Entries supplied ::

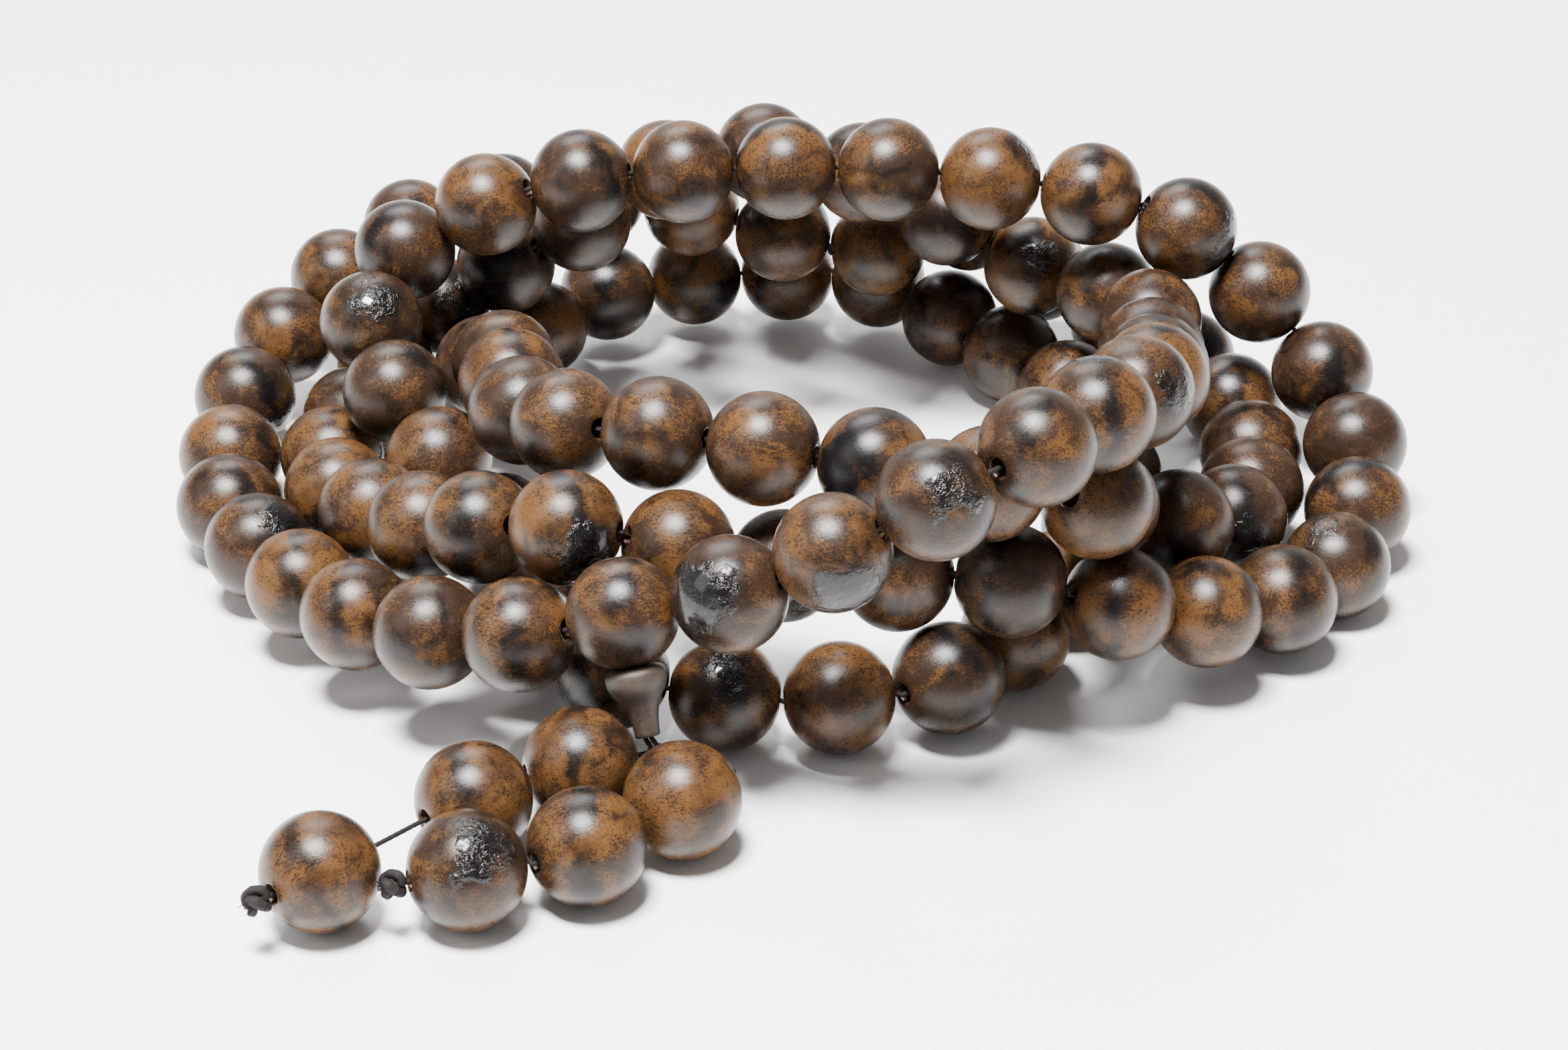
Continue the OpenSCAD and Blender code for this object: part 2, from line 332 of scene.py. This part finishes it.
class Recipe:
    """One procedural material and the nodes that feed it."""

    def __init__(self, name):
        self.material = bpy.data.materials.new(name)
        self.material.use_nodes = True
        self.tree = self.material.node_tree
        self.shader = self.tree.nodes["Principled BSDF"]

    def node(self, kind, settings=None, output=0, **inputs):
        node = self.tree.nodes.new(kind)
        for key, value in (settings or {}).items():
            setattr(node, key, value)
        for key, value in inputs.items():
            feed(self.tree, node.inputs[key.replace("_", " ")], value)
        return Val(self.tree, node.outputs[output])

    def attribute(self, name, output="Fac"):
        settings = {"attribute_name": name, "attribute_type": "GEOMETRY"}
        return self.node("ShaderNodeAttribute", settings, output)

    def noise(self, where, scale, detail=3.0, roughness=0.5, distortion=0.0):
        return self.node(
            "ShaderNodeTexNoise", Vector=where, Scale=scale, Detail=detail, Roughness=roughness,
            Distortion=distortion,
        )

    def ramp(self, value, low, high, start=0.0, end=1.0):
        """Smooth step from start to end while value goes from low to high."""
        node = self.tree.nodes.new("ShaderNodeMapRange")
        node.interpolation_type = "SMOOTHSTEP"
        for key, item in zip(("Value", "From Min", "From Max", "To Min", "To Max"),
                             (value, low, high, start, end)):
            feed(self.tree, node.inputs[key], item)
        return Val(self.tree, node.outputs[0])

    def mix(self, factor, a, b):
        node = self.tree.nodes.new("ShaderNodeMix")
        node.data_type = "RGBA"
        for index, item in ((0, factor), (6, a), (7, b)):
            feed(self.tree, node.inputs[index], item)
        return Val(self.tree, node.outputs[2])

    def bump(self, height, strength, distance, normal=None):
        node = self.tree.nodes.new("ShaderNodeBump")
        feed(self.tree, node.inputs["Strength"], strength)
        feed(self.tree, node.inputs["Distance"], distance)
        feed(self.tree, node.inputs["Height"], height)
        if normal is not None:
            feed(self.tree, node.inputs["Normal"], normal)
        return Val(self.tree, node.outputs[0])

    def finish(self, **inputs):
        for key, value in inputs.items():
            feed(self.tree, self.shader.inputs[key.replace("_", " ")], value)
        return self.material


def wood_material(colours):
    """Turned and polished wood: golden and brown figure, fine speckle, dark resin bands and patches."""
    r = Recipe("mala_wood")
    grain = r.attribute("grain", "Vector")
    pole = r.attribute("pole", "Vector")
    gold = r.attribute("gold")
    band = r.attribute("band")
    patch = r.attribute("patch")
    gloss = r.attribute("gloss")

    # Golden areas with ragged, speckled edges on brown wood.
    speck = r.noise(grain, 21.0, 5.0, 0.78)
    pepper = r.noise(grain, 52.0, 3.0, 0.7)
    fibre = r.noise(grain * (7.0, 30.0, 30.0), 1.0, 4.0, 0.7)
    fine = speck * 0.45 + pepper * 0.25 + fibre * 0.30
    blotch = r.noise(grain, 1.5, 7.0, 0.66, 0.5)
    tone = r.ramp(blotch + (fine - 0.5) * 1.5 + (gold - 0.55) * 0.22, 0.43, 0.62)
    body = r.mix(tone, colours.brown, colours.golden)
    warm = r.ramp(r.noise(grain + 3.1, 1.3, 5.0, 0.6) + (fine - 0.5) * 0.5, 0.47, 0.66)
    body = r.mix(warm * 0.55, body, colours.red)
    body = r.mix(r.ramp(fine, 0.40, 0.52, 0.55, 0.0), body, colours.red)
    pores = r.ramp(pepper * 0.6 + speck * 0.4, 0.34, 0.44, 0.8, 0.0)
    body = r.mix(pores * 0.7, body, colours.resin)

    # Dark streaks square to the pole, cloudy stains, and a resin patch around the pole.
    ragged = r.noise(grain + 11.0, 1.6, 5.0, 0.62) - 0.5
    wisp = (fine - 0.5) * 0.9
    across = abs(pole.dot((1.0, 0.0, 0.0)) + ragged * 0.9) + wisp * 0.35
    streak = r.ramp(across - band, 0.0, 0.22, 1.0, 0.0) * r.ramp(band, 0.0, 0.05)
    streak = streak * r.ramp(r.noise(grain + 5.0, 1.1, 3.0), 0.36, 0.54, 0.25, 1.0)
    cap = r.ramp(pole.dot((0.0, 0.0, 1.0)) + ragged * 0.9 - patch, 0.0, 0.12)
    halo = r.ramp(pole.dot((0.0, 0.0, 1.0)) + ragged * 1.1 + wisp * 0.3 - patch, -0.30, 0.08)
    smoke = r.ramp(r.noise(grain + 19.0, 1.25, 5.0, 0.6, 0.6) + wisp * 0.25, 0.50, 0.68)
    dark = 1.0 - (1.0 - streak * 0.9) * (1.0 - cap * 0.97) * (1.0 - smoke * 0.78) * (1.0 - halo * 0.6)
    colour = r.mix(dark, body, colours.resin)

    # Resin is smoother than wood; where it blistered, it stands up in soft folds.
    folds = r.noise(grain, 3.6, 4.0, 0.55, 1.4)
    shine = cap * gloss
    rough = 0.30 + (fine - 0.5) * 0.7 - dark * 0.04 - shine * 0.24
    bump = r.bump(fine + folds * 0.12, 0.30, 0.00012)
    bump = r.bump(folds * shine, 0.6, 0.00070, bump)
    return r.finish(Base_Color=colour, Roughness=rough, Normal=bump, Specular_IOR_Level=0.27,
                    Coat_Weight=shine * 0.5, Coat_Roughness=0.1)


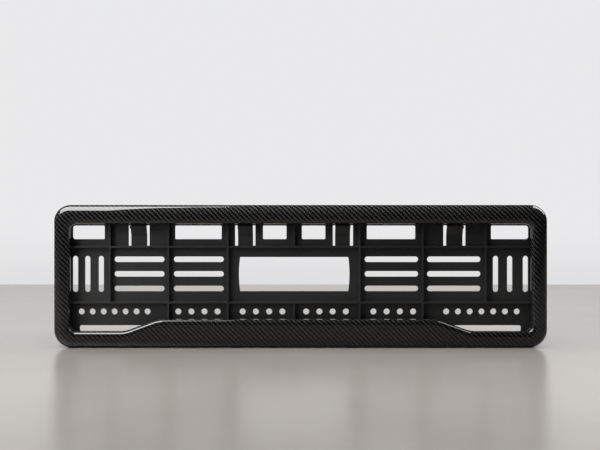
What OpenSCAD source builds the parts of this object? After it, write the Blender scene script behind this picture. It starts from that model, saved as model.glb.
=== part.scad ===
// Number plate holder: a moulded plastic base that screws to the car, and a
// carbon fibre surround that closes over its edge. It stands upright on its long
// bottom edge, with the front facing -Y, the rear face towards +Y and the origin
// at the middle of the bottom edge. All sizes are in millimetres.

/* [Number plate] */
// Width of the plate that the holder takes
plate_w = 520; // [516:1:520]
// Height of the plate that the holder takes
plate_h = 110; // [106:0.5:112]

/* [Surround] */
// Overall width
holder_w = 560; // [559:0.5:562]
// Overall height
holder_h = 162; // [161.5:0.1:163]
// Overall depth, from the rear face to the crown of the surround
holder_d = 19; // [19:0.5:22]
// Outer radius of the two top corners
top_r = 18.5; // [16:0.5:22]
// Outer radius of the two bottom corners
bottom_r = 20.5; // [16:0.5:24]
// Width of the surround at its two sides, from its outer edge to the opening
side_w = 17.5; // [17.5:0.1:18.5]
// Width of the surround along its top
top_w = 21.3; // [20.8:0.1:21.8]
// Width of the surround at the two ends of its bottom
bottom_w = 18.4; // [18:0.1:19.2]
// Radius of the opening's corners
opening_r = 8; // [5:0.5:10]
// Radius of the rounded edge of the opening
edge_r = 3.6; // [3:0.1:4]
// Thickness of the carbon skin
skin = 2; // [1.6:0.1:2.4]
// How far the middle of the bottom stands up above its two ends
lip_rise = 13.7; // [8:0.1:16]
// Middle of the left S-curve, from the centre of the holder
lip_left_x = -180; // [-185:0.5:-150]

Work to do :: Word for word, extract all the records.

Exercise solution ::
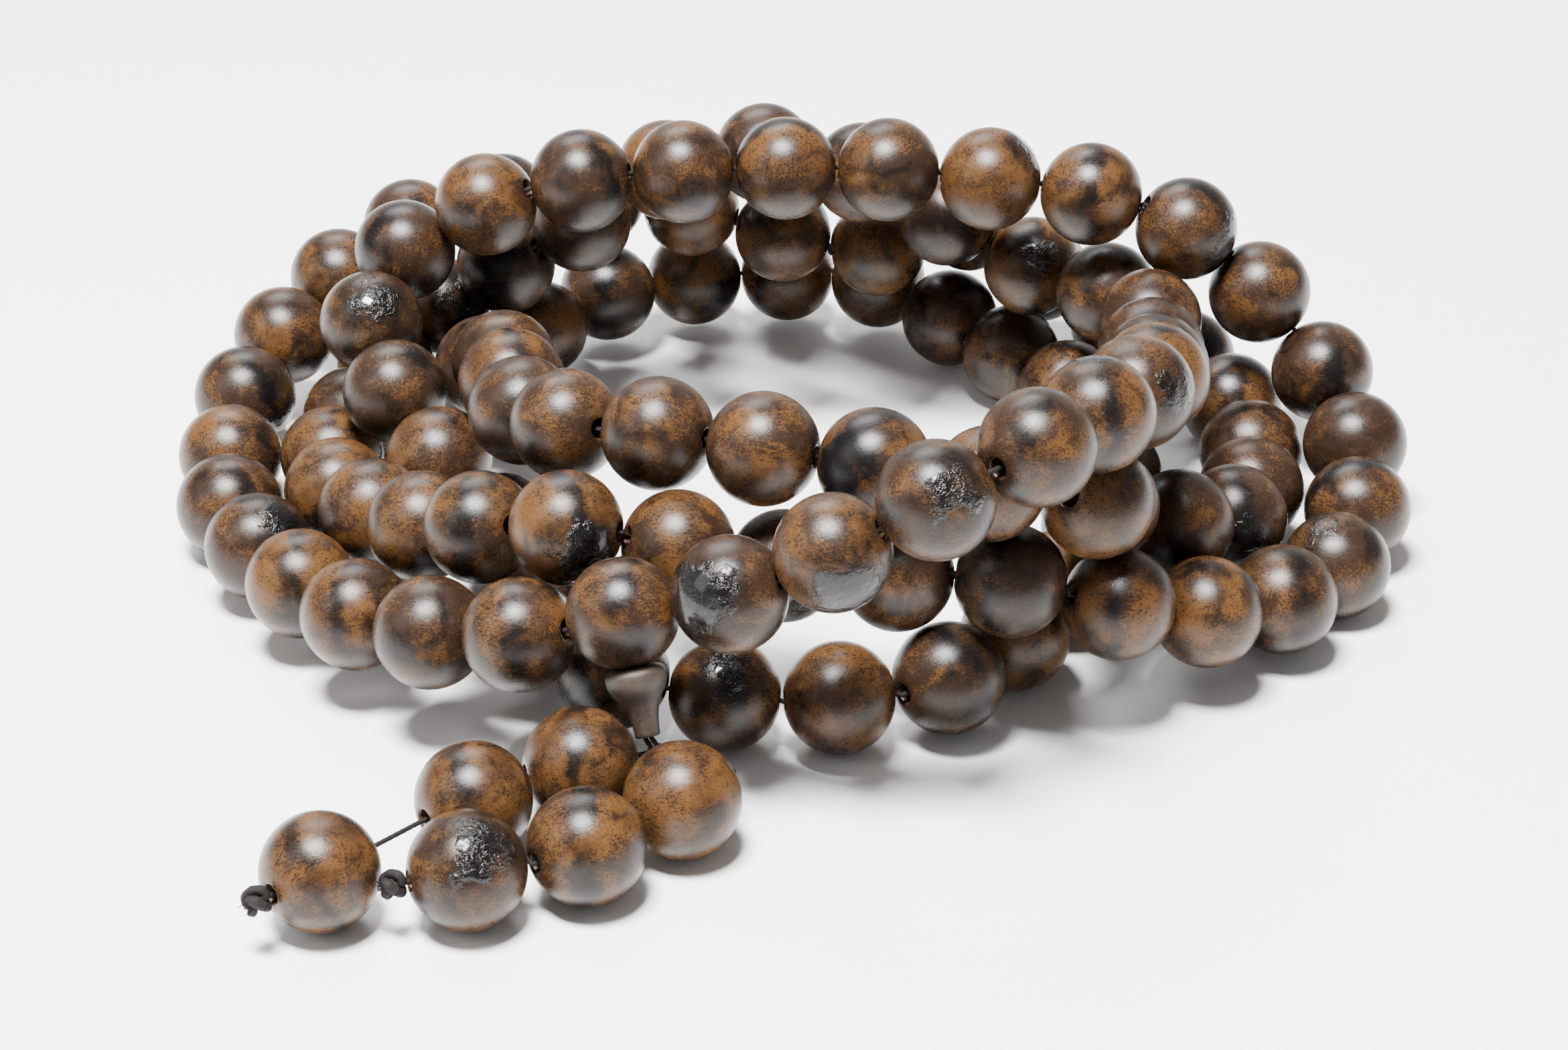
Continue the OpenSCAD and Blender code for this object: part 2, from line 332 of scene.py. This part finishes it.
class Recipe:
    """One procedural material and the nodes that feed it."""

    def __init__(self, name):
        self.material = bpy.data.materials.new(name)
        self.material.use_nodes = True
        self.tree = self.material.node_tree
        self.shader = self.tree.nodes["Principled BSDF"]

    def node(self, kind, settings=None, output=0, **inputs):
        node = self.tree.nodes.new(kind)
        for key, value in (settings or {}).items():
            setattr(node, key, value)
        for key, value in inputs.items():
            feed(self.tree, node.inputs[key.replace("_", " ")], value)
        return Val(self.tree, node.outputs[output])

    def attribute(self, name, output="Fac"):
        settings = {"attribute_name": name, "attribute_type": "GEOMETRY"}
        return self.node("ShaderNodeAttribute", settings, output)

    def noise(self, where, scale, detail=3.0, roughness=0.5, distortion=0.0):
        return self.node(
            "ShaderNodeTexNoise", Vector=where, Scale=scale, Detail=detail, Roughness=roughness,
            Distortion=distortion,
        )

    def ramp(self, value, low, high, start=0.0, end=1.0):
        """Smooth step from start to end while value goes from low to high."""
        node = self.tree.nodes.new("ShaderNodeMapRange")
        node.interpolation_type = "SMOOTHSTEP"
        for key, item in zip(("Value", "From Min", "From Max", "To Min", "To Max"),
                             (value, low, high, start, end)):
            feed(self.tree, node.inputs[key], item)
        return Val(self.tree, node.outputs[0])

    def mix(self, factor, a, b):
        node = self.tree.nodes.new("ShaderNodeMix")
        node.data_type = "RGBA"
        for index, item in ((0, factor), (6, a), (7, b)):
            feed(self.tree, node.inputs[index], item)
        return Val(self.tree, node.outputs[2])

    def bump(self, height, strength, distance, normal=None):
        node = self.tree.nodes.new("ShaderNodeBump")
        feed(self.tree, node.inputs["Strength"], strength)
        feed(self.tree, node.inputs["Distance"], distance)
        feed(self.tree, node.inputs["Height"], height)
        if normal is not None:
            feed(self.tree, node.inputs["Normal"], normal)
        return Val(self.tree, node.outputs[0])

    def finish(self, **inputs):
        for key, value in inputs.items():
            feed(self.tree, self.shader.inputs[key.replace("_", " ")], value)
        return self.material


def wood_material(colours):
    """Turned and polished wood: golden and brown figure, fine speckle, dark resin bands and patches."""
    r = Recipe("mala_wood")
    grain = r.attribute("grain", "Vector")
    pole = r.attribute("pole", "Vector")
    gold = r.attribute("gold")
    band = r.attribute("band")
    patch = r.attribute("patch")
    gloss = r.attribute("gloss")

    # Golden areas with ragged, speckled edges on brown wood.
    speck = r.noise(grain, 21.0, 5.0, 0.78)
    pepper = r.noise(grain, 52.0, 3.0, 0.7)
    fibre = r.noise(grain * (7.0, 30.0, 30.0), 1.0, 4.0, 0.7)
    fine = speck * 0.45 + pepper * 0.25 + fibre * 0.30
    blotch = r.noise(grain, 1.5, 7.0, 0.66, 0.5)
    tone = r.ramp(blotch + (fine - 0.5) * 1.5 + (gold - 0.55) * 0.22, 0.43, 0.62)
    body = r.mix(tone, colours.brown, colours.golden)
    warm = r.ramp(r.noise(grain + 3.1, 1.3, 5.0, 0.6) + (fine - 0.5) * 0.5, 0.47, 0.66)
    body = r.mix(warm * 0.55, body, colours.red)
    body = r.mix(r.ramp(fine, 0.40, 0.52, 0.55, 0.0), body, colours.red)
    pores = r.ramp(pepper * 0.6 + speck * 0.4, 0.34, 0.44, 0.8, 0.0)
    body = r.mix(pores * 0.7, body, colours.resin)

    # Dark streaks square to the pole, cloudy stains, and a resin patch around the pole.
    ragged = r.noise(grain + 11.0, 1.6, 5.0, 0.62) - 0.5
    wisp = (fine - 0.5) * 0.9
    across = abs(pole.dot((1.0, 0.0, 0.0)) + ragged * 0.9) + wisp * 0.35
    streak = r.ramp(across - band, 0.0, 0.22, 1.0, 0.0) * r.ramp(band, 0.0, 0.05)
    streak = streak * r.ramp(r.noise(grain + 5.0, 1.1, 3.0), 0.36, 0.54, 0.25, 1.0)
    cap = r.ramp(pole.dot((0.0, 0.0, 1.0)) + ragged * 0.9 - patch, 0.0, 0.12)
    halo = r.ramp(pole.dot((0.0, 0.0, 1.0)) + ragged * 1.1 + wisp * 0.3 - patch, -0.30, 0.08)
    smoke = r.ramp(r.noise(grain + 19.0, 1.25, 5.0, 0.6, 0.6) + wisp * 0.25, 0.50, 0.68)
    dark = 1.0 - (1.0 - streak * 0.9) * (1.0 - cap * 0.97) * (1.0 - smoke * 0.78) * (1.0 - halo * 0.6)
    colour = r.mix(dark, body, colours.resin)

    # Resin is smoother than wood; where it blistered, it stands up in soft folds.
    folds = r.noise(grain, 3.6, 4.0, 0.55, 1.4)
    shine = cap * gloss
    rough = 0.30 + (fine - 0.5) * 0.7 - dark * 0.04 - shine * 0.24
    bump = r.bump(fine + folds * 0.12, 0.30, 0.00012)
    bump = r.bump(folds * shine, 0.6, 0.00070, bump)
    return r.finish(Base_Color=colour, Roughness=rough, Normal=bump, Specular_IOR_Level=0.27,
                    Coat_Weight=shine * 0.5, Coat_Roughness=0.1)


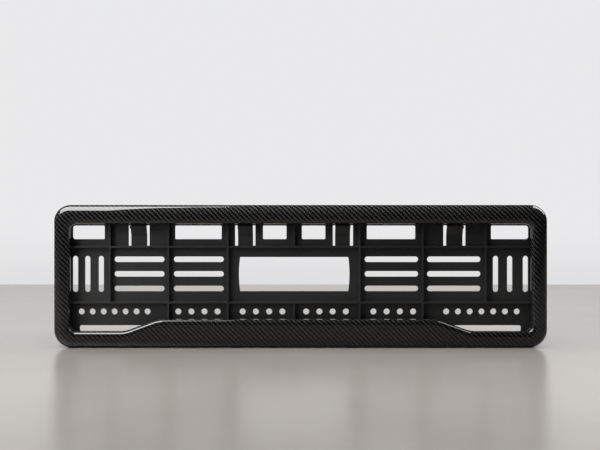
What OpenSCAD source builds the parts of this object? After it, write the Blender scene script behind this picture. It starts from that model, saved as model.glb.
=== part.scad ===
// Number plate holder: a moulded plastic base that screws to the car, and a
// carbon fibre surround that closes over its edge. It stands upright on its long
// bottom edge, with the front facing -Y, the rear face towards +Y and the origin
// at the middle of the bottom edge. All sizes are in millimetres.

/* [Number plate] */
// Width of the plate that the holder takes
plate_w = 520; // [516:1:520]
// Height of the plate that the holder takes
plate_h = 110; // [106:0.5:112]

/* [Surround] */
// Overall width
holder_w = 560; // [559:0.5:562]
// Overall height
holder_h = 162; // [161.5:0.1:163]
// Overall depth, from the rear face to the crown of the surround
holder_d = 19; // [19:0.5:22]
// Outer radius of the two top corners
top_r = 18.5; // [16:0.5:22]
// Outer radius of the two bottom corners
bottom_r = 20.5; // [16:0.5:24]
// Width of the surround at its two sides, from its outer edge to the opening
side_w = 17.5; // [17.5:0.1:18.5]
// Width of the surround along its top
top_w = 21.3; // [20.8:0.1:21.8]
// Width of the surround at the two ends of its bottom
bottom_w = 18.4; // [18:0.1:19.2]
// Radius of the opening's corners
opening_r = 8; // [5:0.5:10]
// Radius of the rounded edge of the opening
edge_r = 3.6; // [3:0.1:4]
// Thickness of the carbon skin
skin = 2; // [1.6:0.1:2.4]
// How far the middle of the bottom stands up above its two ends
lip_rise = 13.7; // [8:0.1:16]
// Middle of the left S-curve, from the centre of the holder
lip_left_x = -180; // [-185:0.5:-150]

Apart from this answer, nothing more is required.